Policy Manager lets administrators assign e-mail rights and restrictions universally across the organization and granularly, in that employees can be granted different sets of privileges. Designations for individual messages include "company confidential," which means the e-mail cannot be forwarded to the outside world, and "do not forward," which means it cannot be read by anyone not on the original recipient list.
The system also can make all copies of a message disappear after a preset time period, whether that's a certain number of years mandated by law for financial and human resources records, or days for run-of-the-mill e-mail that too many users pile far too high for no good reason. (The company used to be called Disappearing, Inc.)

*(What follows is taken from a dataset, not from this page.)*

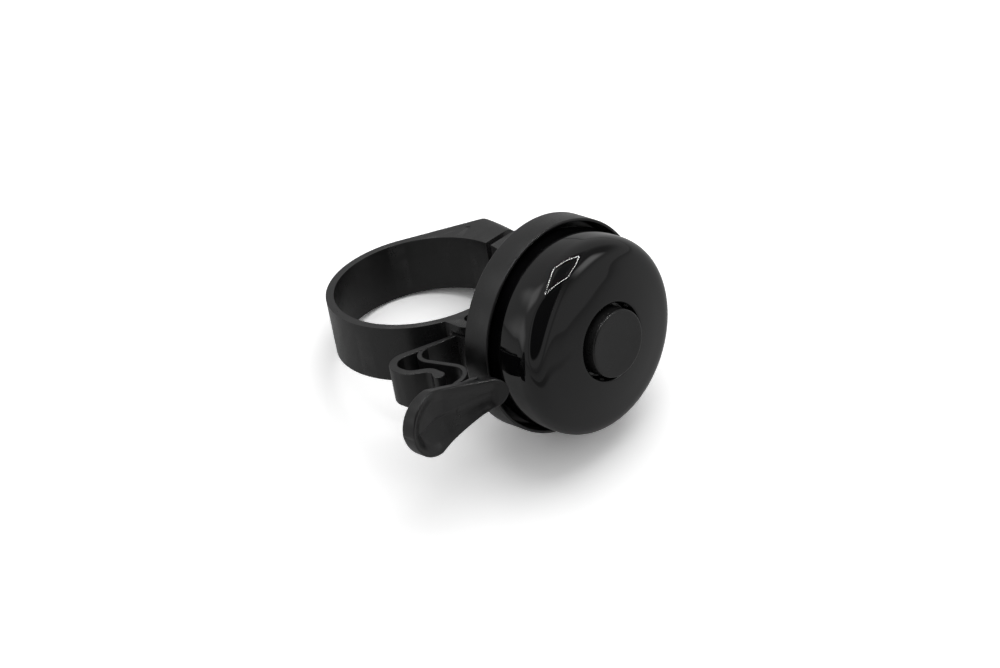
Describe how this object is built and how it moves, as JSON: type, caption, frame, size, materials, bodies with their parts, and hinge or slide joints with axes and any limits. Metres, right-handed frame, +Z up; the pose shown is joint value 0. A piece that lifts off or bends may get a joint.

The payoff comes not only through better compliance with retention regulations, but also in costs avoided should your organization be asked to comb through archived e-mail as part of a lawsuit . . . smaller archives mean less combing.
Omniva acknowledges that Policy Manager is not foolproof. For example, the system will not stop the determined mischief-maker from simply retyping a confidential corporate e-mail into a new file and forwarding it to his favorite trade-press columnist. Or, if we really want to get "cloak and dagger" about things, that scoundrel also could take a picture of the screen.
However, the company makes a compelling case that less-than-perfect protection beats the stuffing out of what most organizations have today, which amounts to little more than praying that people will do the right thing.
Of course, given the current economic malaise, even the combination of a pressing need and a nifty product can be no guarantee of success. CEO Kumar Sreekanti worked for Akamai before taking the helm at Omniva, which may explain his reply when asked if the lousy business climate might hurt his company:
"This is an easier sell than me walking in and saying I'll speed up your Web site."
Beaten to the punch
The boss comes charging into my office last week all excited to tell me he has "an idea that's going to make you famous."
"You mean more famous, right?"
"Yeah, more famous," he says, eyes rolling into the back of his head.
The idea: Launch a Web site where baseball fans can register their vows to foreswear the game for a year if the players go on strike Aug. 30 as threatened.
It was an excellent suggestion, which probably explains why a number of such sites already exist.
And even though there appears to be cause for optimism that sanity will prevail and a strike will be averted, we provide these links as a public service: www.mlbfanstrike.com, www.wethefans.com and www.baseballfansunite.org.